▶ **EXERCISE AIM**
Copy out exactly the lines from the start of the data to the line containing "WALL_BEVEL_LENGTH = 56.0". Include both.

* start *

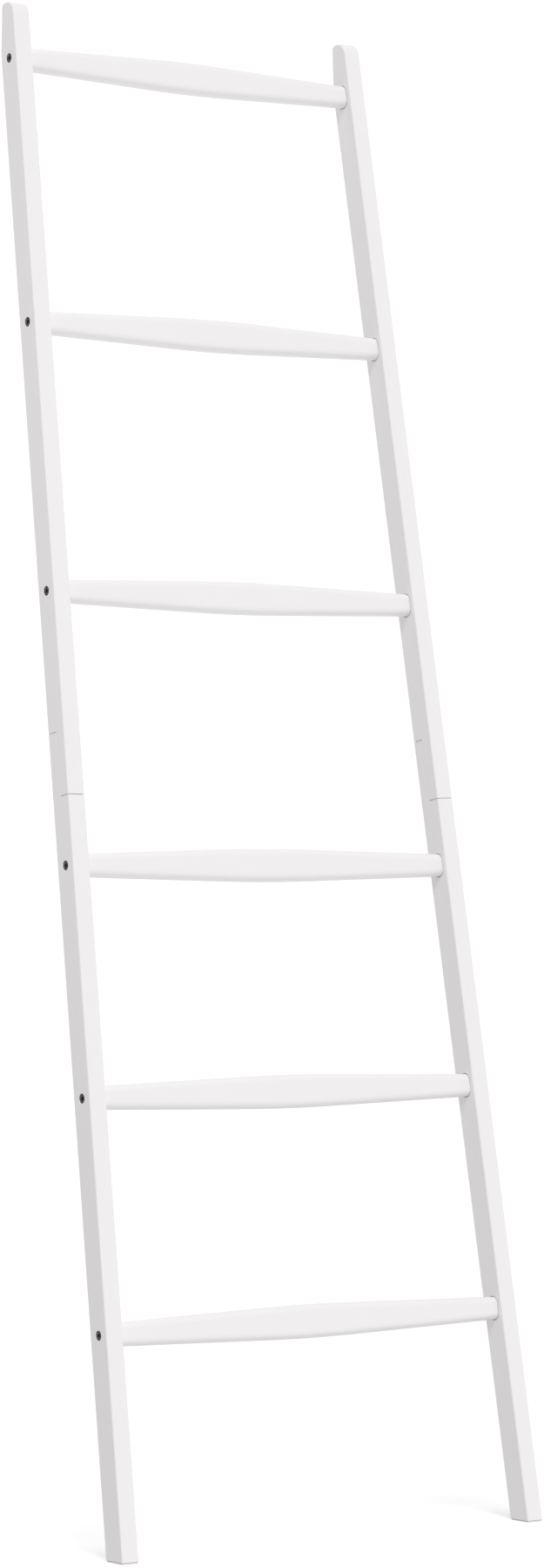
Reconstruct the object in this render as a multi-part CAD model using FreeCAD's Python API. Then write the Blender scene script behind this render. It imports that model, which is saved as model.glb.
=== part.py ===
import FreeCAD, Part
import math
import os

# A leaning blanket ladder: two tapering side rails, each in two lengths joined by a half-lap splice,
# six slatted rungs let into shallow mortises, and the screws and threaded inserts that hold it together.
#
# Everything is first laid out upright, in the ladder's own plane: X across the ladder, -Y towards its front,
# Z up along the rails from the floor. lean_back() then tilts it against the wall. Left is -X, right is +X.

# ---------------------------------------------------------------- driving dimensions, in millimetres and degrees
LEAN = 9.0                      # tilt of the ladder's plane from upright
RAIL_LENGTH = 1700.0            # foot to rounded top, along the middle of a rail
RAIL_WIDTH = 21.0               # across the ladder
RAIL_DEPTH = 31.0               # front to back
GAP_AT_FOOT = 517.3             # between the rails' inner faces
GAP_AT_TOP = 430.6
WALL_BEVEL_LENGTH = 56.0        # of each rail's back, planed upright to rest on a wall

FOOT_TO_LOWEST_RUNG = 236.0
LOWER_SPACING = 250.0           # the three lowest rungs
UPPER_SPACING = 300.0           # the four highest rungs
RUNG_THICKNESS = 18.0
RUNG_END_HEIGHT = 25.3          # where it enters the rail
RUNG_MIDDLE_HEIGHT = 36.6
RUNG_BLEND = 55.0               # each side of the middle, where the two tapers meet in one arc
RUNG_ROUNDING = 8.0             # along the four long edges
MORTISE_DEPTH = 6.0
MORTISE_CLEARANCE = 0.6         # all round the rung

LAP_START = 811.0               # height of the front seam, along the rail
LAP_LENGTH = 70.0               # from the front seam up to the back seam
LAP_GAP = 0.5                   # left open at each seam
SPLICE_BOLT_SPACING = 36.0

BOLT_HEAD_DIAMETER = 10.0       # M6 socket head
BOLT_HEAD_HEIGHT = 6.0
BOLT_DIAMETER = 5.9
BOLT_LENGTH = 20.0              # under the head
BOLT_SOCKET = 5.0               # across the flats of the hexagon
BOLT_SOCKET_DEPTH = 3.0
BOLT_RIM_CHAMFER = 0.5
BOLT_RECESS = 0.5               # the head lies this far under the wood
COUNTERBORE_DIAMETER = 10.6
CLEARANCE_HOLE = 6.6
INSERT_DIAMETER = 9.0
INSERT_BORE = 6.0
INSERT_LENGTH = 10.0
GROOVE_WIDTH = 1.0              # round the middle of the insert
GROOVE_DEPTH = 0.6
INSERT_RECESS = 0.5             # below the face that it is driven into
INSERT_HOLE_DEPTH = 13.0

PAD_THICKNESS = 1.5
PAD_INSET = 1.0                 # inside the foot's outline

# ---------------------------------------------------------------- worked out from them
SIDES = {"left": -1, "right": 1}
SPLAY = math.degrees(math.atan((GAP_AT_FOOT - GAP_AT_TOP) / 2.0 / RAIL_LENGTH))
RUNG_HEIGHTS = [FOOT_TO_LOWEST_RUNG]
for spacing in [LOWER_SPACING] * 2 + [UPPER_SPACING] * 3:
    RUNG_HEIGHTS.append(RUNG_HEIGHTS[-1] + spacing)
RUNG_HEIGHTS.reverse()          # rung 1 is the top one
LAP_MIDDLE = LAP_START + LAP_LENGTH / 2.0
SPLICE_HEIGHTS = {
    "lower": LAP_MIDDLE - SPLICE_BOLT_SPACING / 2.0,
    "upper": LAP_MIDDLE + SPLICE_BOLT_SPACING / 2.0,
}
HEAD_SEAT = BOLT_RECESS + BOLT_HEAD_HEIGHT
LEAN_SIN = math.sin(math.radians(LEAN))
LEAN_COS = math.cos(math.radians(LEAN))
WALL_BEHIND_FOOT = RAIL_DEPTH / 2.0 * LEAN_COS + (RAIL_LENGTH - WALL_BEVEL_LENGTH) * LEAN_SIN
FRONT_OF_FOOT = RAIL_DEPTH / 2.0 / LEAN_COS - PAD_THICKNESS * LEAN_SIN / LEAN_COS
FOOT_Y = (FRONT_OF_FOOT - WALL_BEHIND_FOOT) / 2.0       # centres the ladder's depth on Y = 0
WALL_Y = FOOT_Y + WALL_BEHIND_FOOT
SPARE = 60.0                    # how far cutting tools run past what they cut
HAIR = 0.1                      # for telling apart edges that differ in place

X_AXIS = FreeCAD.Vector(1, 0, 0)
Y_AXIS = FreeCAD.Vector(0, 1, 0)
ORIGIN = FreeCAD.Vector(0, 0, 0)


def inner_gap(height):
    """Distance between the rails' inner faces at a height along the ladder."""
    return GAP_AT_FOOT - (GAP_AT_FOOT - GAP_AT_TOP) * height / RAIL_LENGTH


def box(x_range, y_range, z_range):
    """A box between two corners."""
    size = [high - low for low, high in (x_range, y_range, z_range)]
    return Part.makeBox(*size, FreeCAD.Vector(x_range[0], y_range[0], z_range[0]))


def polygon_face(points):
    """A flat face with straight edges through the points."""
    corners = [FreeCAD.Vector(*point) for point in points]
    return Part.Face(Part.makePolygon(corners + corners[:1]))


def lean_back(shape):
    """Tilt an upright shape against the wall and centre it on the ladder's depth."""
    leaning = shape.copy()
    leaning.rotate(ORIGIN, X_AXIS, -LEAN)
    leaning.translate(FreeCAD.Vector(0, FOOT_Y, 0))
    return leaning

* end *

▶ **ANSWER BELOW**
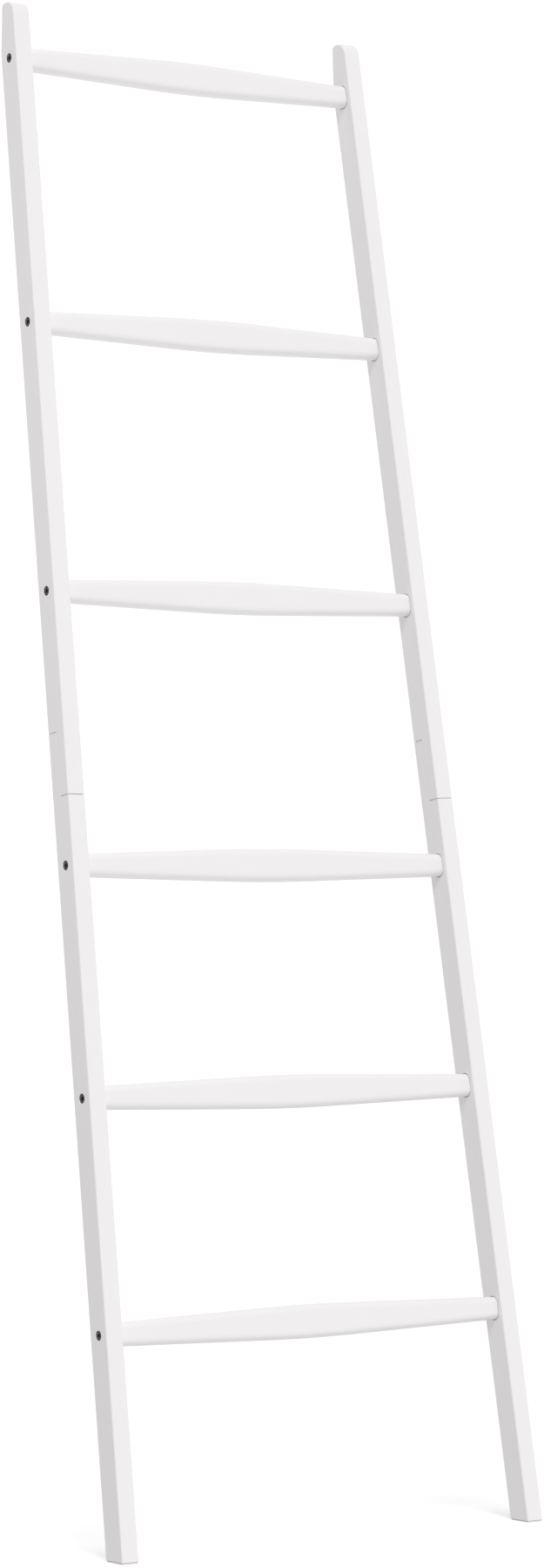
Reconstruct the object in this render as a multi-part CAD model using FreeCAD's Python API. Then write the Blender scene script behind this render. It imports that model, which is saved as model.glb.
=== part.py ===
import FreeCAD, Part
import math
import os

# A leaning blanket ladder: two tapering side rails, each in two lengths joined by a half-lap splice,
# six slatted rungs let into shallow mortises, and the screws and threaded inserts that hold it together.
#
# Everything is first laid out upright, in the ladder's own plane: X across the ladder, -Y towards its front,
# Z up along the rails from the floor. lean_back() then tilts it against the wall. Left is -X, right is +X.

# ---------------------------------------------------------------- driving dimensions, in millimetres and degrees
LEAN = 9.0                      # tilt of the ladder's plane from upright
RAIL_LENGTH = 1700.0            # foot to rounded top, along the middle of a rail
RAIL_WIDTH = 21.0               # across the ladder
RAIL_DEPTH = 31.0               # front to back
GAP_AT_FOOT = 517.3             # between the rails' inner faces
GAP_AT_TOP = 430.6
WALL_BEVEL_LENGTH = 56.0        # of each rail's back, planed upright to rest on a wall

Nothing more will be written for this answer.